Remix.run Logo
woah 2 days ago

The three goals featured prominently above the fold are:

> truly open > including data, documentation, training and testing code, and evaluation metrics; including community involvement

> compliant > under EU regulations, OpenEuroLLM will provide a series of transparent and performant LLMs

> diverse > for European languages and other socially and economically interesting ones, preserving linguistic and cultural diversity

The first one seems good, but the second two seem to be pretty beside the point of creating models that compete with the cutting edge of China and the USA.

rafram a day ago | parent | next [-]

People on HN complain constantly about "open-source" models not releasing their training data. That's what the second point ("transparent") seems to be alluding to. And that's a bad thing?

Others have responded to your "diversity" point, but making sure to train on adequate amounts of data in all EU languages is valuable, especially because LLMs are so prone to generating convincing BS when working close to the edges of their training set. If this exists, people in Malta are going to want to use it, so better for it to generate good Maltese than gibberish that sort of looks like Maltese, right?

ben_w 2 days ago | parent | prev | next [-]

Why would diversity, especially linguistic diversity, be besides the point? Europe is a lot more culturally and linguistically diverse than either the USA or China.

Hier spricht man Deutsch.

A 600 km à l'ouest, on parle français.

50 km na wschód, Polska.

360 χλμ βόρεια, Δανέζικα, Σουηδικά; 250 χλμ νότια, Τσεχία; 750 χλμ νοτιοανατολικά, Ουγγρικά; και τα λοιπά.

Europe has a need, that the other models aren't bothered by — they can do it, but more by happenstance than on purpose.

woah a day ago | parent | next [-]

Depends on the goals. If they were fine-tuning leading foundation models, then I could see this being an entirely sensible undertaking. But since their goal seems to be to make foundation models, I don't think that they will end up being the leading models with so many other conflicting requirements.

pastage a day ago | parent | prev [-]

Of the four languages I speak the different models do a pretty good job. I am sure there is something extra that can be added, but atm it is good enough for me.

layer8 a day ago | parent | prev | next [-]

Compliance and language diversity are important motivations to not just use the existing foreign models.

blackeyeblitzar 2 days ago | parent | prev [-]

That note about EU regulations may also be dangerous.

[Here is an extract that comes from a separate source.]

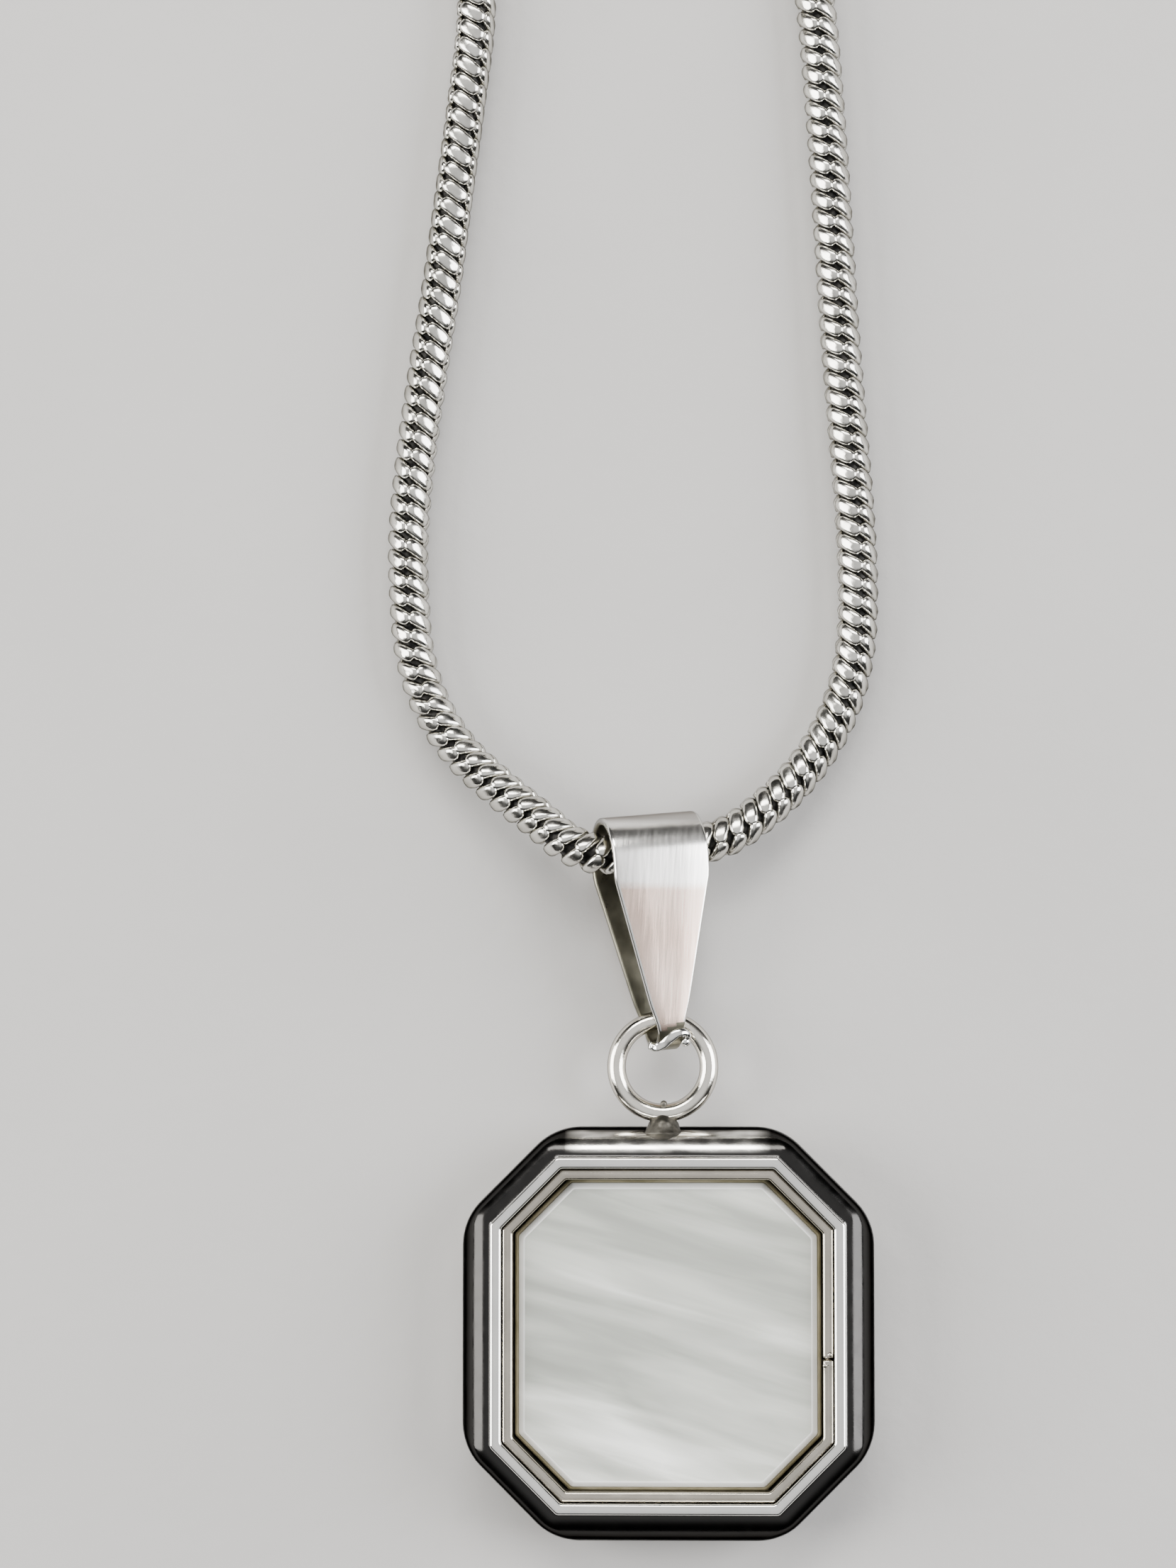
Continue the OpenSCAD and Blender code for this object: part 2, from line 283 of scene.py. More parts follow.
def nacre(name, lift):
    """Mother of pearl: silky bands that run down to the right, with finer streaks along them.
    lift is how far every shade is moved towards white."""
    s = Shader(name, (0.5, 0.51, 0.48), 0.0, 0.35, Coat_Weight=0.2, Coat_Roughness=0.15,
               Specular_IOR_Level=0.4)
    drift = s.range(s.noise(110, 2, stretch=(0.8, 1.6, 1), turn=BAND_TURN), -BAND_DRIFT, BAND_DRIFT)
    across = s.maths("ADD", s.along("Y", turn=BAND_TURN), drift)
    place = s.range(across, 0, 1, source=(-BAND_REACH, BAND_REACH))
    bands = s.ramp(place, *((at, (grey,) * 3) for at, grey in BANDS))
    streak = s.noise(170, 4, stretch=(0.45, 3.6, 1), turn=STREAK_TURN, distortion=0.3)
    both = s.mix(0.38, bands, s.range(streak, 0, 1))
    lifted = ((at, tuple(lift + (1 - lift) * c for c in shade)) for at, shade in SHADES)
    s.use(Base_Color=s.ramp(both, *lifted),
          Roughness=s.range(both, 0.45, 0.28, source=(0, 1)),
          Normal=s.bump(both, 0.00002, 0.4))
    return s.material


def glue():
    """Dark olive glue, which shows as a dark line in the gap round the shell."""
    s = Shader("dark_olive_glue", (0.30, 0.27, 0.17), 0, 0.35)
    color = s.ramp(s.noise(600, 3), (0.3, (0.20, 0.18, 0.10)), (0.7, (0.38, 0.34, 0.23)))
    s.use(Base_Color=color, Normal=s.bump(s.noise(1200, 3), 0.00003))
    return s.material


def spring_metal():
    """Grey wire of the clasp's spring."""
    s = Shader("spring_wire", (0.42, 0.41, 0.40), 1, 0.3)
    color = s.ramp(s.noise(2500, 3), (0.3, (0.25, 0.24, 0.23)), (0.7, (0.5, 0.49, 0.47)))
    s.use(Base_Color=color, Normal=s.bump(s.noise(3500, 3), 0.00001))
    return s.material


def paper():
    """The pale floor."""
    s = Shader("pale_floor", (0.44, 0.43, 0.42), 0, 0.75)
    color = s.ramp(s.noise(60, 4), (0.3, (0.43, 0.42, 0.41)), (0.7, (0.45, 0.44, 0.43)))
    s.use(Base_Color=color, Normal=s.bump(s.noise(900, 4), 0.00004))
    return s.material


STEEL = polished("polished_steel", (0.90, 0.89, 0.86), 0.12, 0.08, 0.000002)
# The case's steel, with its dark and bright reflections painted in
BODY_STEEL_PAINTED_REFLECTIONS = body_metal_painted_reflections()
STRIP_STEEL = polished("strip_steel", (0.54, 0.50, 0.43), 0.16, 0.16, 0.000004)
RING_STEEL = polished("ring_steel", (0.90, 0.86, 0.78), 0.13, 0.14, 0.000004)
CHAIN = chain_metal()
# The chain's core, painted near black as the shade between the links
DARK_PAINTED_SHADE = dark_metal_painted_shade()
# The bail's satin, with a painted highlight and painted shade
SATIN_PAINTED_LIGHT = satin_metal_painted_light()
# The bail's inside, coloured dark as painted shade
INNER_PAINTED_SHADE = inner_metal_painted_shade()
SOLDER = solder_metal()
NACRE = nacre("mother_of_pearl", 0)
# The shell's bevel, painted paler as the highlight it would catch
NACRE_EDGE_PAINTED_HIGHLIGHT = nacre("pearl_edge_painted_highlight", 0.55)
GLUE = glue()
SPRING = spring_metal()


# ---------------------------------------------------------------- mesh helpers

def piece(name, points, faces, materials, body, nodes, slots=None):
    """A smooth-shaded mesh piece from points in millimetres, riding on a body. Every closed part
    of it is turned so that its faces look outwards. slots is each face's place in materials."""
    mesh = bpy.data.meshes.new(name)
    mesh.from_pydata([tuple(MM * c for c in p) for p in points], [], faces)
    for m in materials:
        mesh.materials.append(m)
    if slots is not None:
        mesh.polygons.foreach_set("material_index", slots)
    mesh.polygons.foreach_set("use_smooth", [True] * len(mesh.polygons))
    mesh.validate()
    parts = bmesh.new()
    parts.from_mesh(mesh)
    bmesh.ops.recalc_face_normals(parts, faces=parts.faces)
    parts.to_mesh(mesh)
    parts.free()
    obj = bpy.data.objects.new(name, mesh)
    bpy.context.scene.collection.objects.link(obj)
    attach(obj, body)
    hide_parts(*nodes)
    return obj


def loft(rings, closed_path=False):
    """Points and faces of a skin over rings that all have as many points. The last two faces
    close the first and the last ring, unless the path is closed and joins them."""
    n = len(rings[0])
    points = [p for ring in rings for p in ring]
    faces = []
    last = len(rings) if closed_path else len(rings) - 1
    for i in range(last):
        a, b = i * n, (i + 1) % len(rings) * n
        for k in range(n):
            m = (k + 1) % n
            faces.append((a + k, a + m, b + m, b + k))
    if not closed_path:
        faces.append(tuple(range(n - 1, -1, -1)))
        faces.append(tuple(range((len(rings) - 1) * n, len(rings) * n)))
    return points, faces


def joined(*skins):
    """Points and faces of several skins as one."""
    points, faces = [], []
    for more_points, more_faces in skins:
        faces += [tuple(len(points) + v for v in f) for f in more_faces]
        points += more_points
    return points, faces


def round_angles(count):
    """Angles at even distances all the way round."""
    return [2 * math.pi * k / count for k in range(count)]


def ball(middle, radius):
    """A small drop of metal, a little flattened."""
    steps, tip, flat = 8, 0.04, 0.85
    rings = []
    for i in range(steps + 1):
        t = math.pi * (tip + (1 - 2 * tip) * i / steps)
        rings.append([(middle[0] + radius * math.sin(t) * math.cos(b),
                       middle[1] + radius * math.sin(t) * math.sin(b),
                       middle[2] + flat * radius * math.cos(t)) for b in round_angles(16)])
    return loft(rings)


def spline(points, step):
    """Points at even distances along a smooth curve through the given ones, and its length."""
    pieces = 16
    p = [Vector(q) for q in points]
    p = [2 * p[0] - p[1]] + p + [2 * p[-1] - p[-2]]
    fine = []
    for i in range(1, len(p) - 2):
        knots = [0.0]
        for a, b in zip(p[i - 1:i + 2], p[i:i + 3]):
            knots.append(knots[-1] + math.sqrt((b - a).length))
        t0, t1, t2, t3 = knots
        for j in range(pieces):
            t = t1 + (t2 - t1) * j / pieces
            a1 = p[i - 1].lerp(p[i], (t - t0) / (t1 - t0))
            a2 = p[i].lerp(p[i + 1], (t - t1) / (t2 - t1))
            a3 = p[i + 1].lerp(p[i + 2], (t - t2) / (t3 - t2))
            b1 = a1.lerp(a2, (t - t0) / (t2 - t0))
            b2 = a2.lerp(a3, (t - t1) / (t3 - t1))
            fine.append(b1.lerp(b2, (t - t1) / (t2 - t1)))
    fine.append(p[-2])
    line = np.array([tuple(q) for q in fine])
    far = np.concatenate([[0], np.cumsum(np.linalg.norm(np.diff(line, axis=0), axis=1))])
    count = max(2, round(far[-1] / step))
    at = np.linspace(0, far[-1], count + 1)
    return np.stack([np.interp(at, far, line[:, k]) for k in range(3)], axis=1), far[-1]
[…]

There is an increasing trend of European leaders supporting censorship of speech, on weak justifications like misinformation that are applied very aggressively. There are even videos of police showing up at people’s homes in some countries, over tweets they made. I don’t have faith that these European LLMs will be trustworthy as a result.

yorwba a day ago | parent | next [-]

Laws against defamation and fraud aren't exactly a new trend, nor are they limited to Europe.

I guess some people are surprised police might get involved in a defamation case because in the US it's not a crime but a civil wrong? Which means you can't get help from the police to identify the person who made a defamatory tweet? Or something?

papertokyo a day ago | parent | prev | next [-]

Then you should also question what flavor of censorship and bias US-made LLMs have.

Also, if someone says something that could threaten my safety (either directly or through inciting others) I would very much like them to get a visit from the police. This situation is so easily avoided by not being a dick to people.

logicchains 2 days ago | parent | prev | next [-]

Most of the people working on building American LLMs also support such censorship, they just don't have the political power now to achieve it in the US, especially given the first amendment.

Fnoord a day ago | parent | prev [-]

> There are even videos of police showing up at people’s homes in some countries, over tweets they made.

Yeah, if you are from The Netherlands and want police showing up your door, mention on Twitter that you want to shoot mr. Wilders. Threatening someone to take away their life has repercussions. How peculiar!

(Please don't do it. Example is just illustrative. Actually, I know a website with a forum where this happened approx 20 years ago. Server got seized. They didn't log. FDE, but obviously got broken at some point.)

Freedom of speech isn't that you can spout whatever you want and not face repercussions.

Besides that, there's Popper.

Furthermore, there's this thing called chilling effect. You might wanna ask GOP Senators and Congressman about that.

I have faith in LLMs and AI, as long as it is reproducible and transparent. Right now, when I use Mistral, it refers to sources. A step in the right direction.